### [Written problem]
From the first line of the data below, copy each line up to the one containing "with +Z up.", and include that line too.
____ Given information
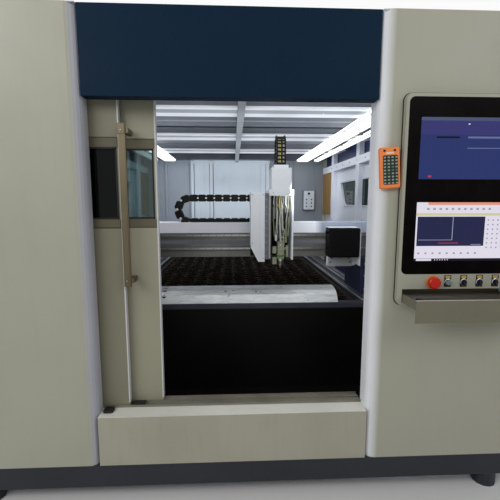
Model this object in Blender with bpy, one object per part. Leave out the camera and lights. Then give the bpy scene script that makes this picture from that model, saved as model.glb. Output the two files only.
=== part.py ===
"""Enclosed fiber laser cutting machine, in metres with +Z up.

The operator's side looks along -Y. The origin lies on the floor, under the middle of the machine.
The shell stands on a base frame. Inside it a gantry runs along Y on the bed, a carriage runs
along X on the gantry, and the cutting head moves along Z on the carriage.
"""
import math

import bmesh
import bpy
from mathutils import Vector

# Values that many pieces share
SEAT = 0.0003           # gap between two pieces that touch
OVERRUN = 0.01          # how far a cutter runs past the faces that it cuts
SHEET = 0.004           # folded cladding sheet
THIN_SHEET = 0.002      # small folded covers
ROUND_STEPS = 24        # sides of a turned piece
CORNER_STEPS = 5        # straight steps in a rounded corner

# Enclosure
WIDTH = 3.00
DEPTH = 4.30
HEIGHT = 2.45
ROOF_SPACE = 0.15       # from the cabin ceiling to the top of the front wall
CEILING = HEIGHT - ROOF_SPACE
WALL = 0.11
FRONT_WALL = 0.20       # depth of the front wall behind its face

# Drawer of the console, pulled out as it stands
DRAWER_OUT = 0.17
DRAWER_SHEET = 0.003
DRAWER_REACH = DRAWER_OUT + DRAWER_SHEET

FRONT = -(DEPTH - DRAWER_REACH) / 2
BACK = FRONT + DEPTH
SIDE = WIDTH / 2
INNER_SIDE = SIDE - WALL

# Base frame and its levelling feet
FOOT_HEIGHT = 0.08
FOOT_RADIUS = 0.06
FOOT_INSET = 0.15
BASE_TUBE = 0.12
BASE_TOP = FOOT_HEIGHT + BASE_TUBE
CROSS_SHARES = (0.25, 0.5, 0.75)

# Doorway
DOOR_LEFT = -0.76
DOOR_RIGHT = 0.64
SILL_TOP = 0.467
HEADER_HEIGHT = 0.40
HEADER_LOW = HEIGHT - HEADER_HEIGHT
CORNER_RADIUS = 0.05
JAMB_DEPTH = 0.11       # the rear leaf closes behind the right column's jamb
POCKET = 0.085          # depth of the left column in front of the door leaves
HEADER_SET_BACK = 0.012
HEADER_DEPTH = 0.068

# Door leaves, the track that they run on and the rail over them
LEAF_WIDTH = 0.75
LEAF_THICK = 0.030
LEAF_RISE = 0.08        # the leaves run up behind the header
LEAF_TOP = HEADER_LOW + LEAF_RISE
LEAF_A_RIGHT = -0.62
LEAF_B_RIGHT = -0.45
LEAF_A_FRONT = 0.100
LEAF_GAP = 0.015
LEAF_STILE = 0.014
LEAF_REAR_STILE = 0.08
LEAF_HEAD = 0.30
WINDOW_HEIGHT = 0.352
WINDOW_HIGH = LEAF_TOP - LEAF_HEAD
WINDOW_LOW = WINDOW_HIGH - WINDOW_HEIGHT
PANE_THICK = 0.006
LEAF_BEVEL = 0.003
TRACK_BASE = 0.004
TRACK_RIB = 0.005
TRACK_RIB_HEIGHT = 0.012
TRACK_PLAY = 0.003
RAIL_BASE = 0.006

# Door handle
HANDLE_RIGHT = -0.578
HANDLE_WIDTH = 0.026
HANDLE_THICK = 0.012
HANDLE_LENGTH = 0.803
HANDLE_DROP = 0.192
HANDLE_HIGH = LEAF_TOP - HANDLE_DROP
HANDLE_LOW = HANDLE_HIGH - HANDLE_LENGTH
HANDLE_STAND = 0.060    # bar's front face behind the machine's front face
HANDLE_LUG = 0.024
HANDLE_LUG_INSET = 0.02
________
### [Result of the task]
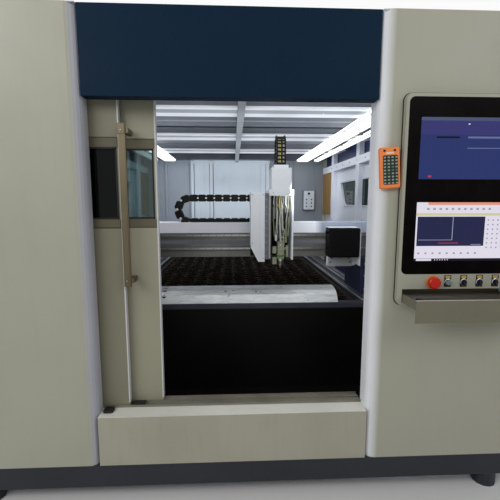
Model this object in Blender with bpy, one object per part. Leave out the camera and lights. Then give the bpy scene script that makes this picture from that model, saved as model.glb. Output the two files only.
=== part.py ===
"""Enclosed fiber laser cutting machine, in metres with +Z up.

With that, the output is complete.